## WHAT THIS TASK INVOLVES:
Please repeat all of the listing exactly.

=====

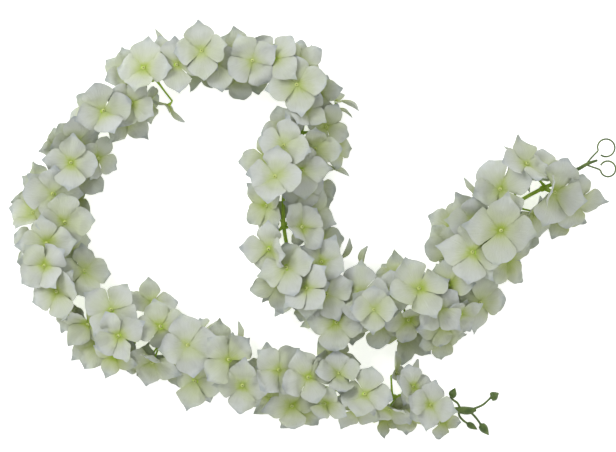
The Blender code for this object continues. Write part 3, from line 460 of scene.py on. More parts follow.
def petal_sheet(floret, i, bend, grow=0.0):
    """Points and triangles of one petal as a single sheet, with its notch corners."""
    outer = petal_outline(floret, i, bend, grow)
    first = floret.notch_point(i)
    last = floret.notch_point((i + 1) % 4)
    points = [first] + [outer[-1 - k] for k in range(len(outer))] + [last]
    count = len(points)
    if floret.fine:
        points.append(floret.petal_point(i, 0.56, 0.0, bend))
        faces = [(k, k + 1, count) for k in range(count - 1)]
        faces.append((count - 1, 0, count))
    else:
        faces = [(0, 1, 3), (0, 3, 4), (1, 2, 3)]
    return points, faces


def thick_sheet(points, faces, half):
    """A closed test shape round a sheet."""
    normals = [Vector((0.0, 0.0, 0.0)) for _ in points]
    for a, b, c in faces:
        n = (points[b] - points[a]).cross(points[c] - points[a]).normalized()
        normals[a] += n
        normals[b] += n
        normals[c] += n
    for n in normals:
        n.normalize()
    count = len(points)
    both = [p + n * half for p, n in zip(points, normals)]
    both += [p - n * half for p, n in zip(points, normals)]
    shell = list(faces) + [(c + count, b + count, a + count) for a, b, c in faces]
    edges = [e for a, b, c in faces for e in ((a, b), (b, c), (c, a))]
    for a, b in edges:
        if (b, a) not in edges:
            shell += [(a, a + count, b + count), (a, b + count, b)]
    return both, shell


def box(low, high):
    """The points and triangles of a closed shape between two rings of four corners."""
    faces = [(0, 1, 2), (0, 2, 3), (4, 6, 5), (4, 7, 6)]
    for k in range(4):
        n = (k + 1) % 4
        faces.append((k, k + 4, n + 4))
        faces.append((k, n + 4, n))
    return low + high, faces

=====

## TASK ANSWER:
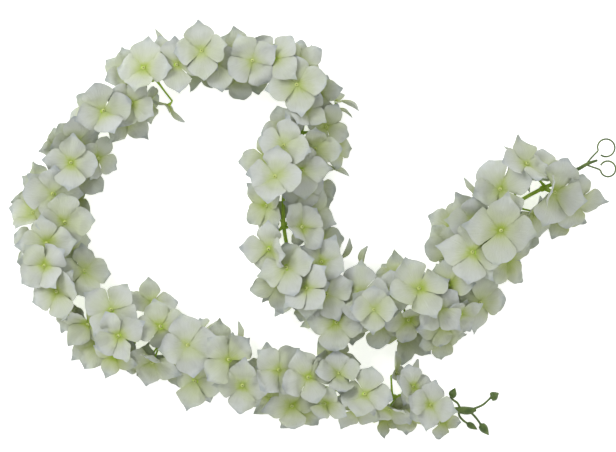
The Blender code for this object continues. Write part 3, from line 460 of scene.py on. More parts follow.
def petal_sheet(floret, i, bend, grow=0.0):
    """Points and triangles of one petal as a single sheet, with its notch corners."""
    outer = petal_outline(floret, i, bend, grow)
    first = floret.notch_point(i)
    last = floret.notch_point((i + 1) % 4)
    points = [first] + [outer[-1 - k] for k in range(len(outer))] + [last]
    count = len(points)
    if floret.fine:
        points.append(floret.petal_point(i, 0.56, 0.0, bend))
        faces = [(k, k + 1, count) for k in range(count - 1)]
        faces.append((count - 1, 0, count))
    else:
        faces = [(0, 1, 3), (0, 3, 4), (1, 2, 3)]
    return points, faces


def thick_sheet(points, faces, half):
    """A closed test shape round a sheet."""
    normals = [Vector((0.0, 0.0, 0.0)) for _ in points]
    for a, b, c in faces:
        n = (points[b] - points[a]).cross(points[c] - points[a]).normalized()
        normals[a] += n
        normals[b] += n
        normals[c] += n
    for n in normals:
        n.normalize()
    count = len(points)
    both = [p + n * half for p, n in zip(points, normals)]
    both += [p - n * half for p, n in zip(points, normals)]
    shell = list(faces) + [(c + count, b + count, a + count) for a, b, c in faces]
    edges = [e for a, b, c in faces for e in ((a, b), (b, c), (c, a))]
    for a, b in edges:
        if (b, a) not in edges:
            shell += [(a, a + count, b + count), (a, b + count, b)]
    return both, shell


def box(low, high):
    """The points and triangles of a closed shape between two rings of four corners."""
    faces = [(0, 1, 2), (0, 2, 3), (4, 6, 5), (4, 7, 6)]
    for k in range(4):
        n = (k + 1) % 4
        faces.append((k, k + 4, n + 4))
        faces.append((k, n + 4, n))
    return low + high, faces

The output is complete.